Container Gardening

Finding Houseplants for the Winter Months

By Jean Starr

In case you hadn’t noticed, houseplants are hot. Again, or still, depending on where you are in your gardening life. Not only are plants more readily available, the varieties are practically limitless. For one thing, we can find them at the supermarket in the middle of a January blizzard. Alternatively, you could even order them online. Traditional sources like local garden centers are usually the best for selection, size and price, but don’t discount public gardens. Some of the healthiest and most unusual plants can be found at places like Missouri Botanical Garden in St. Louis, or Frederik Meijer Gardens & Sculpture Park in Grand Rapids, MI. And finally, seek out local plant societies that sponsor shows or conventions during the fall and winter months.

Purchase houseplants any time

Online nurseries ship throughout the winter months, so the season won’t limit your satisfaction when the urge for green strikes you. How do they do it? Lindsy Mandeville, customer service plant and insect specialist for Josh’s Frogs in Owosso, Michigan, explains their system for determining when plants will be shipped during seasons of extreme temperatures, both hot and cold.

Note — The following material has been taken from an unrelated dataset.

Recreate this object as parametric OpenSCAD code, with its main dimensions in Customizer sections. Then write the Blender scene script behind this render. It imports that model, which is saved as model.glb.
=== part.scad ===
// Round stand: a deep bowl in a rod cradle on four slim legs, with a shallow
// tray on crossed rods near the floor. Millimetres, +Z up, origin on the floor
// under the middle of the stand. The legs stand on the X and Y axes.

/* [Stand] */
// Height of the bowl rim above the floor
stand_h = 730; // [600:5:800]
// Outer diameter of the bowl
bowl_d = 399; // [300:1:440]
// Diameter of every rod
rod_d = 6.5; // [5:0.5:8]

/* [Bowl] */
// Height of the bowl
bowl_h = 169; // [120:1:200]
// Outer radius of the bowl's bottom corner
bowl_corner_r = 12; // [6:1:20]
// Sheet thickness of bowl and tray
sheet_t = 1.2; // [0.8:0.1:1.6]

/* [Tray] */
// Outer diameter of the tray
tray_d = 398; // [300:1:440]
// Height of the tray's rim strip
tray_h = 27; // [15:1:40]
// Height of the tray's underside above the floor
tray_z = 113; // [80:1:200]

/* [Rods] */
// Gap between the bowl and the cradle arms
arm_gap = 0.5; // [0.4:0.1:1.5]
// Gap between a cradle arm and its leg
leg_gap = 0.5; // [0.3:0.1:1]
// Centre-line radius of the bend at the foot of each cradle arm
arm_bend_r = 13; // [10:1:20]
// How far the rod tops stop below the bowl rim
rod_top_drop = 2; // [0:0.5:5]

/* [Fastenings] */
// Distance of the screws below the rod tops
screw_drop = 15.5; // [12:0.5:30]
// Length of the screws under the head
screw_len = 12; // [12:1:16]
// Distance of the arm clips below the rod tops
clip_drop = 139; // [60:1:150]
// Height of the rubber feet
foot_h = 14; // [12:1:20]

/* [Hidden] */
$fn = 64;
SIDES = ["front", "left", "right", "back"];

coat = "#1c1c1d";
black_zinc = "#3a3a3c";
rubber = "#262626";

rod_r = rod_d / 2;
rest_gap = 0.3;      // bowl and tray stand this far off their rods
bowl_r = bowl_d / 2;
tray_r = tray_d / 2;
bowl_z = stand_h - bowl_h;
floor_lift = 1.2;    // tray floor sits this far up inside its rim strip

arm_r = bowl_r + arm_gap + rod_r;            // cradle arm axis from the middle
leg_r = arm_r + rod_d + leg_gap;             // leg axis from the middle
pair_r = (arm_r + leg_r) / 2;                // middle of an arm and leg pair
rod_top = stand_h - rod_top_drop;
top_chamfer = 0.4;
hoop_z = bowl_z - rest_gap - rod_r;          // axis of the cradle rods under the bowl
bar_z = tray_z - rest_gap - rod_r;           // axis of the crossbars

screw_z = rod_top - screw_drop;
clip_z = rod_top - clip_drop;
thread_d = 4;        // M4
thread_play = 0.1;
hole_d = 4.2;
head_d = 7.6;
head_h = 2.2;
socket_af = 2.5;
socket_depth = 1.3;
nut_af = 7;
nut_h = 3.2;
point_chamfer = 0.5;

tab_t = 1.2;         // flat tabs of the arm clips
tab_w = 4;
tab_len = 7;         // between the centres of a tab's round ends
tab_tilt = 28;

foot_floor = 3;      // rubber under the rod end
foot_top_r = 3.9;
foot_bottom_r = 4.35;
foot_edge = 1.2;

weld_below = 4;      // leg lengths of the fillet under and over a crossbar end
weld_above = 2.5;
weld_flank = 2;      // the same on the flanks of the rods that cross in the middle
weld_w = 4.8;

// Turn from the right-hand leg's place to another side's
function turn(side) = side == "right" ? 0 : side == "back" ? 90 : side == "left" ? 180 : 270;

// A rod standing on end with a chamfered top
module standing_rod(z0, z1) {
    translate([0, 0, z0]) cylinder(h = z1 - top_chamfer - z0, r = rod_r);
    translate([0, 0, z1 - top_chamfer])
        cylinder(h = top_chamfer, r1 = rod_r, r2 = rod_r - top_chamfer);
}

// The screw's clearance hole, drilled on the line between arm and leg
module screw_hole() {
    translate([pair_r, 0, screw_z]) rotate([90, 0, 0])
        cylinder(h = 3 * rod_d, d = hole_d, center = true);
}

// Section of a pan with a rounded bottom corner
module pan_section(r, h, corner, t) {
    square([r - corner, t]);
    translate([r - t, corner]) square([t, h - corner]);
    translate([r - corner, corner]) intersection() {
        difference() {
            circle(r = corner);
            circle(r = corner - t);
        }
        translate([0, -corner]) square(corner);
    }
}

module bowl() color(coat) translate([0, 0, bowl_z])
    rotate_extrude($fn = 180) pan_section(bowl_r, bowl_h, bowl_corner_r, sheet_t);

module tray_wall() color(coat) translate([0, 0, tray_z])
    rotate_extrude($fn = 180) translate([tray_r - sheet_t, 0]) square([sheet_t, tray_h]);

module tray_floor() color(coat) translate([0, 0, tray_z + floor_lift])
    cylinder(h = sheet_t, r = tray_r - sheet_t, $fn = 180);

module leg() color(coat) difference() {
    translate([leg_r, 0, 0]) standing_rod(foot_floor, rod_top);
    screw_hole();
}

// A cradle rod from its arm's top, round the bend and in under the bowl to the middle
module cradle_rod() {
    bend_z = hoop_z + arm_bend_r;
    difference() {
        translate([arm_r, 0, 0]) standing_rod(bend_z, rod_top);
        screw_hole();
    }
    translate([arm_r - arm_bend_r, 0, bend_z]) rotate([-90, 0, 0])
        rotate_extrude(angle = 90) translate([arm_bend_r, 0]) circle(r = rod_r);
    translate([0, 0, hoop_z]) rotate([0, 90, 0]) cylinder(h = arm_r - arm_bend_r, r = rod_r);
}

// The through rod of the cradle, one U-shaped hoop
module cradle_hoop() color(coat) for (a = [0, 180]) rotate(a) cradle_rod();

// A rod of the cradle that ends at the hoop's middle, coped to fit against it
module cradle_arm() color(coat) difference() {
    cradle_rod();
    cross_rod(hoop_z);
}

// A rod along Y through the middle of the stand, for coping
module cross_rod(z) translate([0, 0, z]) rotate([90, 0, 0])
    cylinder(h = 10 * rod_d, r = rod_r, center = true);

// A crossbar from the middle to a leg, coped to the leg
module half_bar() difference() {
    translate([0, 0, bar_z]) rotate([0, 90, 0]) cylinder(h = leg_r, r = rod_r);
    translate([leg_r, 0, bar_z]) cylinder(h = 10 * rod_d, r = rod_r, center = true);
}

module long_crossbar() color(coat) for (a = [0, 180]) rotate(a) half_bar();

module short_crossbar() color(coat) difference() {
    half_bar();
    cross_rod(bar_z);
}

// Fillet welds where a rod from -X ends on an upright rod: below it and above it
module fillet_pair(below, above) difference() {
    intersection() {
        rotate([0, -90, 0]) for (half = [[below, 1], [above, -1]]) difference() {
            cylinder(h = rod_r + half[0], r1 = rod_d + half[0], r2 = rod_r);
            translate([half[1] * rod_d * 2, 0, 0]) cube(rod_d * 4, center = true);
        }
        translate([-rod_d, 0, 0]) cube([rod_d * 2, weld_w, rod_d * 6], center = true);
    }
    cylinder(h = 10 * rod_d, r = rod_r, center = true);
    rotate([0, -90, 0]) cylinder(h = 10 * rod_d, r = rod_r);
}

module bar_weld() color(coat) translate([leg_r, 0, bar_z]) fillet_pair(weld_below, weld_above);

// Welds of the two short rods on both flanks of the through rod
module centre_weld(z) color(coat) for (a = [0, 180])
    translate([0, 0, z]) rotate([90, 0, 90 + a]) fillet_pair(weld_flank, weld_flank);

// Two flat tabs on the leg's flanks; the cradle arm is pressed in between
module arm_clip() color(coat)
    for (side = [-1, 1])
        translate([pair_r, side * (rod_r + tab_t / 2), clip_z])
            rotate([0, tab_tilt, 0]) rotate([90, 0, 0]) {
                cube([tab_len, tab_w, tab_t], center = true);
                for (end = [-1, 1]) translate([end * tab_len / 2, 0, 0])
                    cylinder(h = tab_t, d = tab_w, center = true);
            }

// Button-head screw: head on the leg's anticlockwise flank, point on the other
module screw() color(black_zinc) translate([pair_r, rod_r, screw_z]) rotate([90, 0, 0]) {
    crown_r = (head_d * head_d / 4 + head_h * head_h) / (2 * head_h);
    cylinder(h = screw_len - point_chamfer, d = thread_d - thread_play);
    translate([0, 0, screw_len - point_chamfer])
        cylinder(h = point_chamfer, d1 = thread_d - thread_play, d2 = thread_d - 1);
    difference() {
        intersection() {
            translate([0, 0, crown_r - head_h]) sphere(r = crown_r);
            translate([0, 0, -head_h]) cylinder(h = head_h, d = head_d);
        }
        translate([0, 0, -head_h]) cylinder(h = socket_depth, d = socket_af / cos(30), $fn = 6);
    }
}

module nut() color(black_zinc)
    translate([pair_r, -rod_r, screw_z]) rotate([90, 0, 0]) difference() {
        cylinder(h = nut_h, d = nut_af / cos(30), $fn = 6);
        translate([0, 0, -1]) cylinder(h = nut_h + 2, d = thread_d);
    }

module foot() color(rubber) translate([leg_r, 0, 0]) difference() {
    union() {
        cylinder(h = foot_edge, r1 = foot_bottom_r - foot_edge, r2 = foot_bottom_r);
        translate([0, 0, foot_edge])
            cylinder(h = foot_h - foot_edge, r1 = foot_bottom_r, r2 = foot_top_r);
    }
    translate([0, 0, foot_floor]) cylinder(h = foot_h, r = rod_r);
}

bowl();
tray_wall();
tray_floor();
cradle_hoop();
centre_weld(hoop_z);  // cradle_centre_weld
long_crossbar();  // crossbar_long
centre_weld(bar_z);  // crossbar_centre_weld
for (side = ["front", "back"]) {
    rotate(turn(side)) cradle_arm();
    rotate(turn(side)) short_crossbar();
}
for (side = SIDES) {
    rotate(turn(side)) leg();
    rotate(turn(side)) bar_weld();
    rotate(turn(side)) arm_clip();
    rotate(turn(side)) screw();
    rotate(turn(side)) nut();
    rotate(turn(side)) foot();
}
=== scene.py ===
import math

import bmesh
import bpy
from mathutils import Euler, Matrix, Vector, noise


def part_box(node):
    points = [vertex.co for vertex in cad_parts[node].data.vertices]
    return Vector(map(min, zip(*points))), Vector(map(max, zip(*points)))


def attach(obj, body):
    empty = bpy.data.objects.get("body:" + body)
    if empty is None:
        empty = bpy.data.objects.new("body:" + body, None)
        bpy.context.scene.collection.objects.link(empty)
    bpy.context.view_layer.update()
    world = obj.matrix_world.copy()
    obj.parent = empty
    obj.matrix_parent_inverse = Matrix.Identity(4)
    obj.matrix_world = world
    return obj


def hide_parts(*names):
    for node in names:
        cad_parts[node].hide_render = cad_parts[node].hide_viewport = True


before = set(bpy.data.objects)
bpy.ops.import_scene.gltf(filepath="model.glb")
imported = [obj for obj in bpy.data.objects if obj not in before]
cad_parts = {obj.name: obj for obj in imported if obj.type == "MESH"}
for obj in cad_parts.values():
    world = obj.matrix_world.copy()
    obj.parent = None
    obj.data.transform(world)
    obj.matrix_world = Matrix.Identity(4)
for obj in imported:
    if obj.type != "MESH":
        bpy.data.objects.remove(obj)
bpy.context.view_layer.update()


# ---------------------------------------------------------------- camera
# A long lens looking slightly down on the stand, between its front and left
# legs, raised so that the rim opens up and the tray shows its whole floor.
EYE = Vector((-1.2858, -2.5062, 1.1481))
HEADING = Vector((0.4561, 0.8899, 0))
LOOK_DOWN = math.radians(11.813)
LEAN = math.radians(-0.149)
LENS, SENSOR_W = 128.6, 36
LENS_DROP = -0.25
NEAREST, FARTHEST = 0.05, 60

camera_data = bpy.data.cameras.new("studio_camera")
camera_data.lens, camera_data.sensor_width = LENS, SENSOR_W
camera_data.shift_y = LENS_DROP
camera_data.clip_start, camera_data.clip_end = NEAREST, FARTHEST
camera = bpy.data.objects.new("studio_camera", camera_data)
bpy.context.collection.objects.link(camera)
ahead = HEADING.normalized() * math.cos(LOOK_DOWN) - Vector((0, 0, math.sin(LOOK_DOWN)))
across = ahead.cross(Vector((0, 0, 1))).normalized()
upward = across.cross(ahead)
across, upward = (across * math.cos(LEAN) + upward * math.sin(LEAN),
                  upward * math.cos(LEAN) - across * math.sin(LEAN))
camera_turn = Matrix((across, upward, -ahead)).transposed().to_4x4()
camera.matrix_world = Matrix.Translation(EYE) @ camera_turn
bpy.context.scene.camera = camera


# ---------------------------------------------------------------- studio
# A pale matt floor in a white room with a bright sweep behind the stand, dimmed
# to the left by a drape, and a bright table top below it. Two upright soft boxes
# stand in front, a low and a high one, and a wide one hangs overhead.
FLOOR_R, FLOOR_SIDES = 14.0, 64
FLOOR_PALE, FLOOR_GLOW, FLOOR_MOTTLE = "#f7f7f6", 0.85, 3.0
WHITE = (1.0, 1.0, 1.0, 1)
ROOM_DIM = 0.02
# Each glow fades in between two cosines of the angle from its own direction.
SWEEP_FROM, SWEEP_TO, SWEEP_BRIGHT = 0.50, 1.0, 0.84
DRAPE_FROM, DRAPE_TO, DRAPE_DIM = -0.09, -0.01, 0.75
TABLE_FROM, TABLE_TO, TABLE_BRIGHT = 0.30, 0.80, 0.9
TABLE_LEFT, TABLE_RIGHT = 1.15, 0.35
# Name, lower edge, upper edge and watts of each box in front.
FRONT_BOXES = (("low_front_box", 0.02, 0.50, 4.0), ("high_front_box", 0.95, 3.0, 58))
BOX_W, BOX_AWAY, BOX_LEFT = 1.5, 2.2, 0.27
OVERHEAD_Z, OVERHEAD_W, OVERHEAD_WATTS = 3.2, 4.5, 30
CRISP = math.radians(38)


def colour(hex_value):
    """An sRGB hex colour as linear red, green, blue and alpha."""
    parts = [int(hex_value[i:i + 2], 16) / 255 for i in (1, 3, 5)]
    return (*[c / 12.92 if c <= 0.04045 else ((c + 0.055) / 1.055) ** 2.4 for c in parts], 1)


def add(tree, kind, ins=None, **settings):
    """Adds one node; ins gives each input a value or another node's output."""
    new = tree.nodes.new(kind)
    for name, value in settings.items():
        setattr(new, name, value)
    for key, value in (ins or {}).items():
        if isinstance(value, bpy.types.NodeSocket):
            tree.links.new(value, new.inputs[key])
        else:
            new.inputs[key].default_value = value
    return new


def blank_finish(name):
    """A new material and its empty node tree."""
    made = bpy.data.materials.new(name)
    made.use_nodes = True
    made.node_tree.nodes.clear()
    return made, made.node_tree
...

In winter, plants are boxed with heat packs and foam insulation on a two to three-day shipment schedule when the low in the recipient’s area remains 20° F or above, or on an overnight shipment if temperatures are above 10° F.

Houseplants need humidity, not just heat

Once the plants arrive, they must adapt to the new location. This includes recovering from the stress of being boxed up and knocked around for a couple of days. They also are typically blasted with excessively dry air. If your house’s furnace runs without a built-in humidifier at a high temperature (somewhere above 65° F), plants can suffer from lack of humidity.

The warmer you keep your house, the more humidity you will have to provide your plants. And here’s the best part, and a requirement that offers an excuse to buy more plants—you can increase humidity by grouping several plants together. There’s a downside to this, however. Lack of air circulation created by grouping plants together can contribute to disease and increase insect activity. Part of the solution to this conundrum is to get a fan and let it run at least half a day. I have two ceiling fans I run in the room with the majority of my plants.